On ira est un film sur la mort dans la dignité, mais aussi et surtout sur l’incommunicabilité au sein d’une famille. Durant ce voyage, qui est le dernier pour Marie, Rudy (qui conduit le véhicule) agit comme un traducteur, comme un liant, pour ces différents personnages qui ont tous des secrets et qui ne parviennent pas à se livrer tel qu’ils sont. Bruno, fils irresponsable et immature, se complaît dans ce rôle de l’enfant materné, tandis qu’Anna, en crise d’adolescence, montre une sagesse et une sensibilité plus aiguisée. Le film capte ainsi, avec beaucoup de justesse, le moment où les rôles familiaux se renversent et où les générations apprennent, bon gré mal gré, à se livrer avec sincérité.

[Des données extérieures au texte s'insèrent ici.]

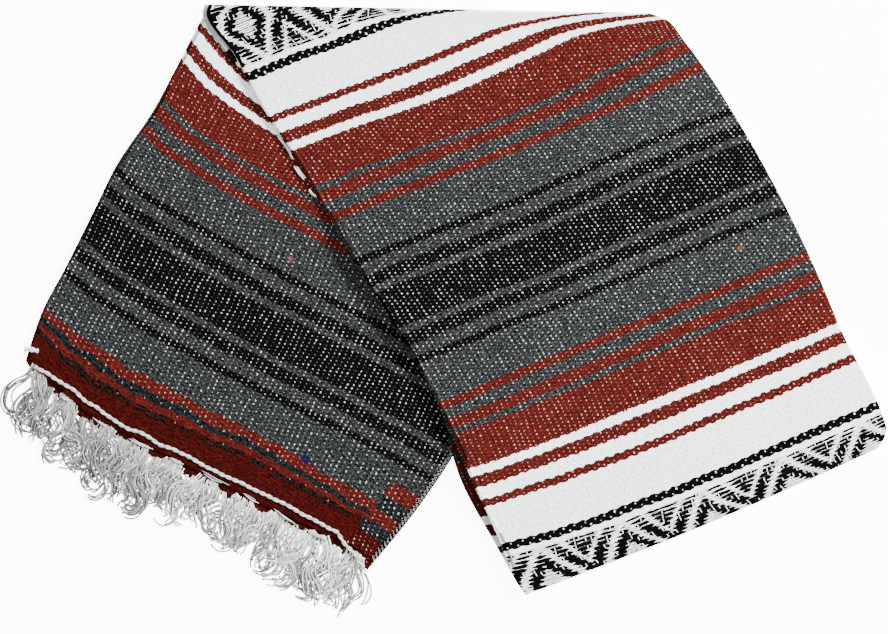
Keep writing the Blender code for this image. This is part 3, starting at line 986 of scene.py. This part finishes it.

Tous ces personnages ont une chose en commun, c’est qu’ils sont profondément attachants. Il faut dire que l’excellente direction d’acteurs y joue pour beaucoup. Au cœur du film, Hélène Vincent nous touche droit au cœur avec un jeu empreint d’une grande tendresse, mais aussi d’une détermination à accomplir ses dernières volontés (elle rappelle la douceur d’une Andrée Lachapelle). Quant à Pierre Lottin (Rudy), il incarne avec humour et bienveillance un homme simple, discret mais essentiel, qui permet à l’histoire de tenir debout.
La joie de vivre
Si le sujet du film est grave, le traitement ne l’est pas. La réalisatrice réussit à nous happer dès les premières images dans ce film joyeux et drôle. Elle campe les personnages rapidement, sans effort. On accepte d’emblée le pari et on la suit jusqu’à la fin, portée par un excellent rythme. L’émotion arrive au détour de scènes comiques, sans que ce soit appuyé. C’est une des forces de ce premier film d’Enya Baroux : faire rire de ce dont on a le plus peur et laisser surgir les larmes presque à notre insu.

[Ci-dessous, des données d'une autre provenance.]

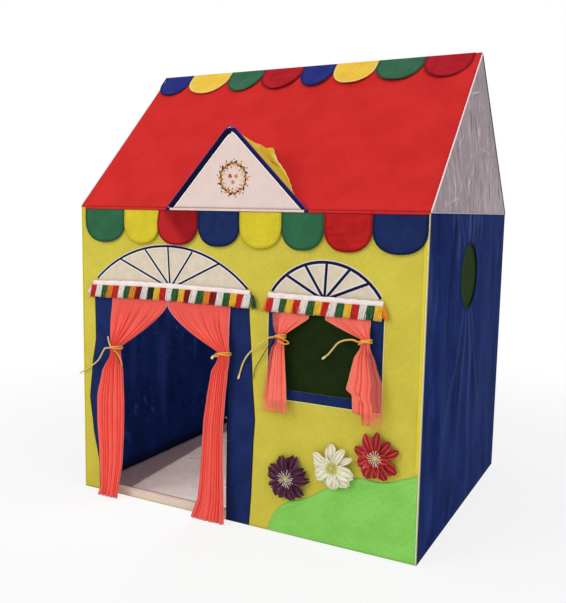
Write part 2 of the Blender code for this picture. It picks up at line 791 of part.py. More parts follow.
# Ties: the free end of each, by hand, from the left side of the curtain's waist
TIE_ENDS = {
    "door_tie_left": (
        (-0.4716, -0.5080, 0.5075), (-0.4840, -0.5080, 0.5060), (-0.5010, -0.5040, 0.4870),
        (-0.5200, -0.4990, 0.4625), (-0.5500, -0.4940, 0.4400), (-0.5830, -0.4910, 0.4200),
        (-0.6100, -0.4905, 0.4040),
    ),
    "door_tie_right": (
        (-0.0500, -0.5090, 0.5290), (-0.0538, -0.5122, 0.5266), (-0.0562, -0.5135, 0.5213),
    ),
    "window_tie_left": (
        (0.1470, -0.5040, 0.6026), (0.1330, -0.5020, 0.5990), (0.1120, -0.4970, 0.5850),
        (0.0800, -0.4930, 0.5620), (0.0550, -0.4900, 0.5370), (0.0393, -0.4885, 0.5130),
        (0.0292, -0.4880, 0.4850), (0.0234, -0.4880, 0.4660),
    ),
    "window_tie_right": (
        (0.4130, -0.5040, 0.6148), (0.3970, -0.5020, 0.6185), (0.3740, -0.4970, 0.6145),
        (0.3508, -0.4930, 0.6040), (0.3342, -0.4900, 0.5850), (0.3191, -0.4885, 0.5670),
        (0.3060, -0.4880, 0.5560),
    ),
}


def smooth_route(points, spacing):
    """Points at about this spacing on a curve through the given ones."""
    points = [Vector(point) for point in points]
    path = []
    for k in range(len(points) - 1):
        before = points[max(k - 1, 0)]
        start, end = points[k], points[k + 1]
        after = points[min(k + 2, len(points) - 1)]
        steps = max(1, round((end - start).length / spacing))
        for step in range(steps):
            s = step / steps
            straight = between(start, end, s)
            bend_in = (end - before) / 2 - (end - start)
            bend_out = (after - start) / 2 - (end - start)
            path.append(straight + bend_in * s * (1 - s) ** 2 - bend_out * s * s * (1 - s))
    return path + [points[-1]]


def least_gap(points, diameter):
    """Least gap between stretches of a cord that are at least two diameters apart along it."""
    gaps = []
    for k, point in enumerate(points):
        along = 0.0
        for before, after in zip(points[k:], points[k + 1:]):
            along += (after - before).length
            if along > 2 * diameter:
                gaps.append((after - point).length - diameter)
    return min(gaps)


def tie(name, curtain, loop_steps=20):
    """A cord once round the curtain's waist, whose end hangs free."""
    reach = TIE_DIAMETER / 2 + TIE_SLACK
    across, deep = curtain.width / 2 + reach, curtain.depth / 2 + reach
    start, end = math.radians(TIE_START_ANGLE), math.radians(TIE_END_ANGLE)
    points = []
    for k in range(loop_steps + 1):
        share = k / loop_steps
        angle = between(start, end, share)
        points.append(Vector((
            curtain.waist + across * math.cos(angle),
            curtain.waist_y + deep * math.sin(angle),
            curtain.tie + TIE_PITCH * (0.5 - share),
        )))
    points += smooth_route([points[-1], *TIE_ENDS[name]], 2 * TIE_DIAMETER)[1:]
    print(f"{name}: least gap to itself {least_gap(points, TIE_DIAMETER):.5f} m")
    curve = bpy.data.curves.new(name, "CURVE")
    curve.dimensions = "3D"
    curve.bevel_depth = TIE_DIAMETER / 2
    curve.bevel_resolution = 2
    curve.use_fill_caps = True
    spline = curve.splines.new("POLY")
    spline.points.add(len(points) - 1)
    for place, point in zip(spline.points, points):
        place.co = (*point, 1)
    curve.materials.append(material_for(name, GOLD))
    bpy.context.scene.collection.objects.link(bpy.data.objects.new(name, curve))


def curtains():
    for curtain, name in zip(CURTAINS, TIE_ENDS):
        curtain.make()
        tie(name, curtain)


# Flowers


FLOWER_RING_SHARES = ((0.22, 1.0), (0.55, 0.6), (0.85, 0.8), (1.0, 0.35))


def flower(name, place_shares, colour, steps=4 * PETAL_COUNT):
    """A cloth flower: petals round a raised middle, its back flat to the wall.

    Each ring is a share of the radius and of the height.
    """
    shape = bmesh.new()
    middle = shape.verts.new((0, -FLOWER_HEIGHT, 0))
    loops = []
    for out, lift in FLOWER_RING_SHARES:
        loop = []
        for k in range(steps):
            angle = 2 * math.pi * k / steps
            edge = abs(math.cos(PETAL_COUNT * angle / 2)) ** PETAL_ROUNDNESS
            reach = FLOWER_RADIUS * out * (1 - PETAL_NOTCH_SHARE * out * (1 - edge))
            height = -FLOWER_HEIGHT * lift
            loop.append(shape.verts.new((reach * math.cos(angle), height, reach * math.sin(angle))))
        loops.append(loop)
    loops.append([shape.verts.new((vert.co.x, 0, vert.co.z)) for vert in loops[-1]])
    for k in range(steps):
        shape.faces.new((middle, loops[0][k - 1], loops[0][k]))
        for inner, outer in zip(loops, loops[1:]):
            shape.faces.new((inner[k - 1], outer[k - 1], outer[k], inner[k]))
    shape.faces.new(loops[-1])
    across, up = place_shares
    object_from(name, shape, colour, (WIDTH * across, FRONT - GAP, EAVE_HEIGHT * up))


def flowers():
    flower("flower_purple", PURPLE_FLOWER_SHARES, PURPLE)
    flower("flower_white", WHITE_FLOWER_SHARES, WHITE)
    flower("flower_red", RED_FLOWER_SHARES, RED)


def main():
    clear_scene()
    frame()
    walls()
    nets()
    roof("front_roof", -1)
    roof("back_roof", 1)
    gable("left_gable", -1)
    gable("right_gable", 1)
    floor_sheet()
    dormer()
    eave_scallops()
    ridge_scallops()
    fringes()
    curtains()
    flowers()


main()
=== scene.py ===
import math
import random

import bmesh
import bpy
from mathutils import Matrix, Vector, noise


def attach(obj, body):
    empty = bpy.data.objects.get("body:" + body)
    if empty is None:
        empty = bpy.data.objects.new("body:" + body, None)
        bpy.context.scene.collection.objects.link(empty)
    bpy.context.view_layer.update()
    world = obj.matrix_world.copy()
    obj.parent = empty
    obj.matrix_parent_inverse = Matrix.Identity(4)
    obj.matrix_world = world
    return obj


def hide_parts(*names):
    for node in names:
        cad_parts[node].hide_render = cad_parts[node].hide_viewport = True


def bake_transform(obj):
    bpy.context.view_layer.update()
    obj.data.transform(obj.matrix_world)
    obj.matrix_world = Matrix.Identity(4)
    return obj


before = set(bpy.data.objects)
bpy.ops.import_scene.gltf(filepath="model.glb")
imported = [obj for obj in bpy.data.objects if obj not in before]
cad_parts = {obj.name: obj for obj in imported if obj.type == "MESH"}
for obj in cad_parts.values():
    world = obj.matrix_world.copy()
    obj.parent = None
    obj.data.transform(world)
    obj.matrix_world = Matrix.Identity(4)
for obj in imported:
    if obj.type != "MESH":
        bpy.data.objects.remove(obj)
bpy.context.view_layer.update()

print("tent frame loaded with", len(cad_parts), "nodes")

# The tent's own measures, in metres, with the front facing -Y
tent = {
    "side": 0.600,
    "front": -0.485,
    "back": 0.485,
    "wallTop": 0.9717,
    "eave": 0.975,
    "ridge": 1.470,
    "seamReach": 0.055,  # how close to a seam the cloth starts to pull flat
    "trims": 0.6003,  # where the trims of the two ends lie
}
roofPitch = math.atan2(tent["ridge"] - tent["eave"], tent["back"])


# Small sums that the pieces share

def ease(low, high, value):
    share = min(1.0, max(0.0, (value - low) / (high - low)))
    return share * share * (3 - 2 * share)


def mix(start, end, share):
    return start + (end - start) * share


def bell(away, wide):  # 1 in the middle of a soft ridge, fading to its sides
    return math.exp(-(away / wide) ** 2)


def wander(x, y, size, seed=0.0):  # smooth random height from -1 to 1 over patches of this size
    return noise.noise(Vector((x / size, y / size, seed * 7.31 + 0.5)))


def along(table, place):  # the value beside a place in a table of (place, value)
    for (low, start), (high, end) in zip(table, table[1:]):
        if place <= high:
            return mix(start, end, ease(low, high, place) * 0.35
                       + 0.65 * min(1.0, max(0.0, (place - low) / (high - low))))
    return table[-1][1]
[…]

La direction photo est très lumineuse, comme le film d’ailleurs. Des cadres dégagés, des plans forts (comme celui de Marie qui essaie sa dernière robe). Ces moments de complicité et de joie au sein de la famille donnent à ce road-movie une légèreté inattendue. La réalisatrice préfère la simplicité à l’esbroufe, et c’est ce qui rend le film d’autant plus touchant : une mise en scène qui ne cherche pas à briller, mais à faire confiance à ses personnages.

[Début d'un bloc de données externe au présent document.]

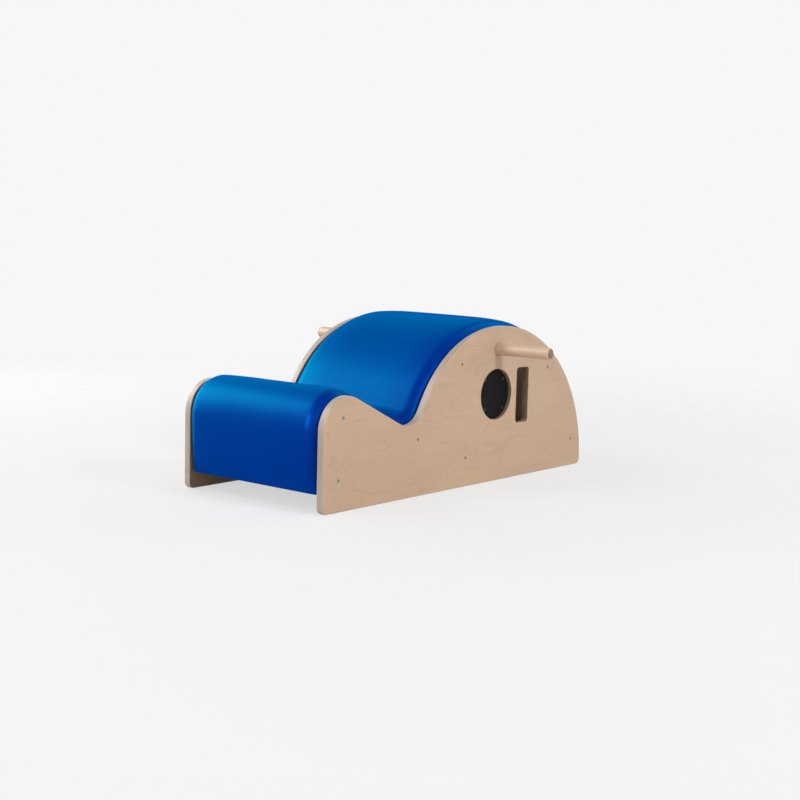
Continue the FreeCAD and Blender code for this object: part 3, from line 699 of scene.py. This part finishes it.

La réalisation opte pour un style assez convenu. On assume le pathos, avec la magnifique bande sonore originale conçue pour violoncelles par Dom La Nena. Une morale avec quelques leçons sur le sens de la vie, amenée par le culte de Bruno pour Mohamed Ali. Beaucoup de fils sont tenus jusqu’à la fin, ce qui est honorable. Or, On ira ne réinvente pas la roue — on pense notamment à Little Miss Sunshine et à d’autres films du même genre. Mais c’est simple, bien fait, bien amené. Et cela va droit à l’essentiel.
On ira
★★★ 1/2
Comédie dramatique écrite par Enya Baroux, Martin Darondeau et Philippe Barrière et réalisée par Enya Baroux. Avec Hélène Vincent, Pierre Lottin et David Ayala. France, 2025, 97 minutes. En salle.